SHORT PROBLEM
Give the listing again in full, exactly as written.

Start of RECORDED DATA

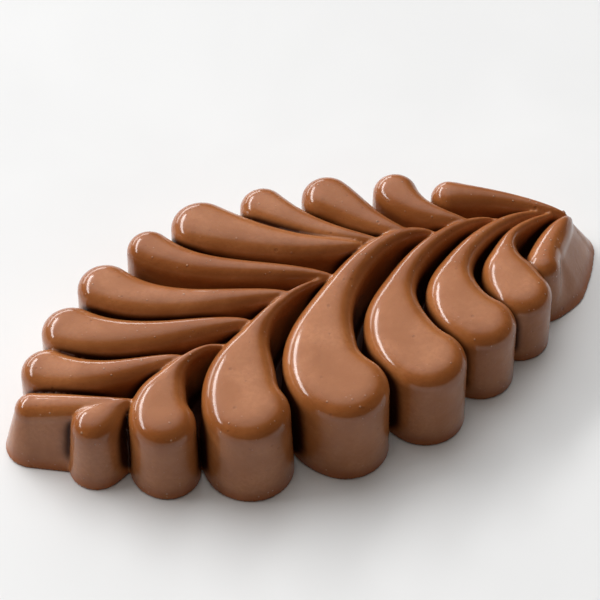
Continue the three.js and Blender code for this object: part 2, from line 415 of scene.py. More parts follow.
@dataclass
class LeafMousse:
    """The moulded mousse: every lobe and the core, as one smooth body."""

    crest_height: float = 20.5
    crest_station: float = -8.0
    fall_span: float = 60.0
    stem_fall: float = 0.45
    tip_fall: float = 0.28
    edge_radius: float = 3.5
    crown_rise: float = 0.4
    flatness: float = 1.2
    wall_draft: float = 1.0
    core_setback: float = 2.0
    core_share: float = 0.28
    core_rise: float = 2.5
    neck_round: float = 7.0
    groove_blend: float = 0.3
    base_round: float = 0.5
    heel_from: float = 0.4
    heel_fade: float = 0.9
    thinnest: float = 0.3
    inner_share: float = 0.3
    core_dome: float = 0.75
    core_steepness: float = 0.8
    neck_turns: int = 120
    neck_slack: float = 0.02
    neck_near: float = 0.9
    neck_batch: int = 400
    grid_low: Triple = (-67.0, -35.5, -1.4)
    grid_high: Triple = (71.0, 38.0, 22.6)
    step: float = 0.4
    rough_step: float = 0.7
    margin: float = 3.0
    relax_rounds: int = 3
    fullness_reach: float = 2.2
    even_reach: float = 0.9
    middle: np.ndarray = field(init=False)

    def top_height(self, x: np.ndarray) -> np.ndarray:
        """Height of the lobe tops over a station along the leaf."""
        away = (x - self.crest_station) / self.fall_span
        fall = np.where(away < 0, self.stem_fall, self.tip_fall)
        return self.crest_height * (1 - fall * away**2)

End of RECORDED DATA

FINAL RESULT
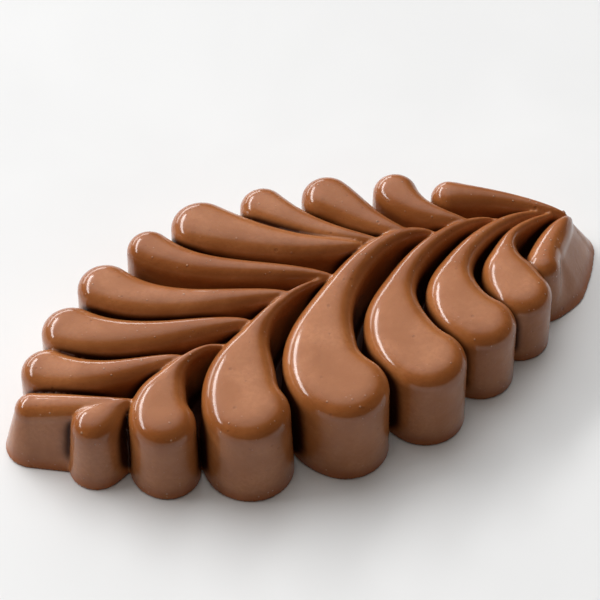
Continue the three.js and Blender code for this object: part 2, from line 415 of scene.py. More parts follow.
@dataclass
class LeafMousse:
    """The moulded mousse: every lobe and the core, as one smooth body."""

    crest_height: float = 20.5
    crest_station: float = -8.0
    fall_span: float = 60.0
    stem_fall: float = 0.45
    tip_fall: float = 0.28
    edge_radius: float = 3.5
    crown_rise: float = 0.4
    flatness: float = 1.2
    wall_draft: float = 1.0
    core_setback: float = 2.0
    core_share: float = 0.28
    core_rise: float = 2.5
    neck_round: float = 7.0
    groove_blend: float = 0.3
    base_round: float = 0.5
    heel_from: float = 0.4
    heel_fade: float = 0.9
    thinnest: float = 0.3
    inner_share: float = 0.3
    core_dome: float = 0.75
    core_steepness: float = 0.8
    neck_turns: int = 120
    neck_slack: float = 0.02
    neck_near: float = 0.9
    neck_batch: int = 400
    grid_low: Triple = (-67.0, -35.5, -1.4)
    grid_high: Triple = (71.0, 38.0, 22.6)
    step: float = 0.4
    rough_step: float = 0.7
    margin: float = 3.0
    relax_rounds: int = 3
    fullness_reach: float = 2.2
    even_reach: float = 0.9
    middle: np.ndarray = field(init=False)

    def top_height(self, x: np.ndarray) -> np.ndarray:
        """Height of the lobe tops over a station along the leaf."""
        away = (x - self.crest_station) / self.fall_span
        fall = np.where(away < 0, self.stem_fall, self.tip_fall)
        return self.crest_height * (1 - fall * away**2)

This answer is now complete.